Mais avant d’entrer au Sénat, un événement va la propulser au sein du gouvernement. En 1985, elle adhère au Parti des travailleurs (PT) - dont la candidate est aujourd’hui Dilma Rousseff - et rencontre Luiz Inácio Lula da Silva, dit “Lula”. L’ex-président de la République lui propose en 2003 un poste de ministre de l’Environnement, qu’elle occupera pendant cinq ans. Un parcours largement mis en avant dans son spot de campagne.

Héritière de Lula

Désormais, la candidate à la présidentielle a rompu avec le parti de Lula. Mais la proximité de son histoire avec celle de l’ancien chef d’Etat n’est pas sans conséquence. Surnommé la "Lula en jupon", la trajectoire de Marina Silva a du sens pour les classes moyennes, qui comparent son parcours à celui de Lula, ouvrier syndicaliste originaire du Nord-Este, alphabétisé à 14 ans.

A 56 ans, cette mère de quatre enfants veut cependant proposer “une nouvelle politique” au Brésil et affirme que "ce qui va ressortir de cette élection, c'est le renouveau". En 2008, écoeurée de l’alliance conclue entre le gouvernement et un complexe agro-industriel et la construction d’usines hydroélectriques en Amazonie, elle quitte le Parti des travailleurs pour devenir candidate du Parti vert à l’élection présidentielle de 2010. Elle fera 20%. Un score qui surprend et qui la rend présidentiable.

En février 2013, elle décide de créer un nouveau parti écologique, "Réseau durable". Après deux mois de bataille, elle parvient à proposer une liste pour la présidentielle. Mais faute de signature, sa candidature est rejetée.

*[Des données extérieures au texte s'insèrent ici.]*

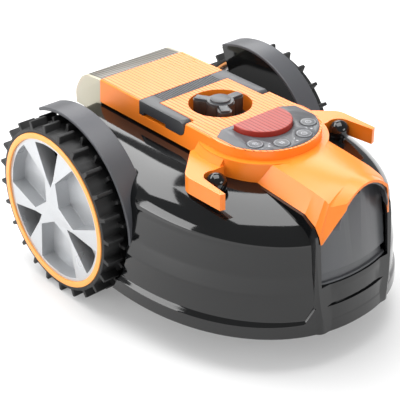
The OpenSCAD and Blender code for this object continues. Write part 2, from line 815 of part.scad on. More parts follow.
module door_pin() {
    color(steel) x_rod(door_pin_r, 1 + door_t - door_half_w, door_half_w - door_t - 1, door_y, door_z);
}

module battery_bay() {
    chamfer = 8;
    color(gloss_black) difference() {
        loft([rect(bay_half_w - chamfer, bay_y[0], bay_y[1] - chamfer, bay_z),
              rect(bay_half_w, bay_y[0], bay_y[1], bay_z + chamfer),
              rect(bay_half_w, bay_y[0], bay_y[1], bay_top_z)]);
        box([wall - bay_half_w, bay_y[0] + wall, bay_z + chamfer],
            [bay_half_w - wall, bay_y[1] - wall, far]);
    }
    // Ribs that hold the pack clear of the door's lugs
    color(gloss_black) for (s = [-1, 1])
        box([s * 30 - 2, bay_y[0] + 1, bay_z + chamfer - 1], [s * 30 + 2, pack_y[0] - pack_gap, bay_top_z - 20]);
}

module battery_pack() {
    x = bay_half_w - wall - pack_gap;
    y0 = pack_y[0];
    y1 = pack_y[1];
    color(pack_grey) difference() {
        union() {
            box([-x, y0, bay_z + 8], [x, y1, bay_top_z - 6]);
            box([6 - x, y0 + 1, bay_top_z - 7], [x - 6, y1 - 9, pack_top_z]);
        }
        box([-22, y0 + 10, pack_top_z - 9], [22, y1 - 18, pack_top_z + 1]);
    }
}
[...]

Marina Silva revient finalement au Parti socialiste brésilien (PSD), où elle seconde Edouardo Campos pour le poste de vice-présidente, avant de le remplacer en août, après sa mort.

Evangélique

Depuis, Marina Silva surfe sur une vague qui lui est plus que favorable. Celle qu’on surnomme “Obama brésilienne” pourrait même entrer dans l'histoire en devenant le premier chef d'Etat noir et de confession évangélique du Brésil.

La religion, c’est d’ailleurs l’un de ses principaux atouts pour cette élection. Le nombre de fidèles évangéliques ne cesse de croître depuis 30 ans, au point de représenter 22% de la population en 2014. Selon le journaliste Paolo Paranagua dans son blog sur LeMonde.fr, “tout le monde fait la chasse aux voix des électeurs évangéliques”. Il donne l’exemple de Dilma Rousseff, qui s’est “précipitée à l'inauguration du nouveau Temple de Salomon”, à São Paulo, et ajoute que “Lula est parvenu à se faire élire, en 2002, après trois échecs, grâce à son alliance avec le vice-président José Alencar, dont le parti rassemblait une partie appréciable de l'électorat évangélique”.

Avortement et mariage gay

Membre depuis 1997 de l'Assemblée de Dieu, une des principales Eglises évangéliques du Brésil, Marina Silva n’a pas eu le choix. Son Eglise lui a demandé de prendre clairement position sur la question de l'avortement et du mariage homosexuel. Ce qu’il en est ressorti, c’est une opposition claire et sans détour. La candidate s’oppose à l'avortement, comme au mariage pour tous. Elle refuse aussi la recherche sur les cellules souches.

Aujourd'hui, sa position semble avoir évolué. Elle affirme que l'avortement "fait partie des sujets complexes qui méritent débat. Tout comme pour la légalisation du cannabis, je suis pour un référendum sur cette question de l'avortement".

Au lendemain de la publication de son programme, elle aurait également fait retirer les passages proposant une loi autorisant le mariage homosexuel. Quelques jours plus tôt, le pasteur Silas Malafaia l'avait sommée sur Twitter de revenir sur ses engagements. La candidate assure qu’il ne s’agissait d'une erreur lors de la relecture. Mais, interpellée par l'acteur américain Mark Ruffalo sur le réseau social, Marina Silva a affirmé qu'elle soutenait... le mariage gay et que cela figurait dans son programme. Une position particulièrement ambiguë.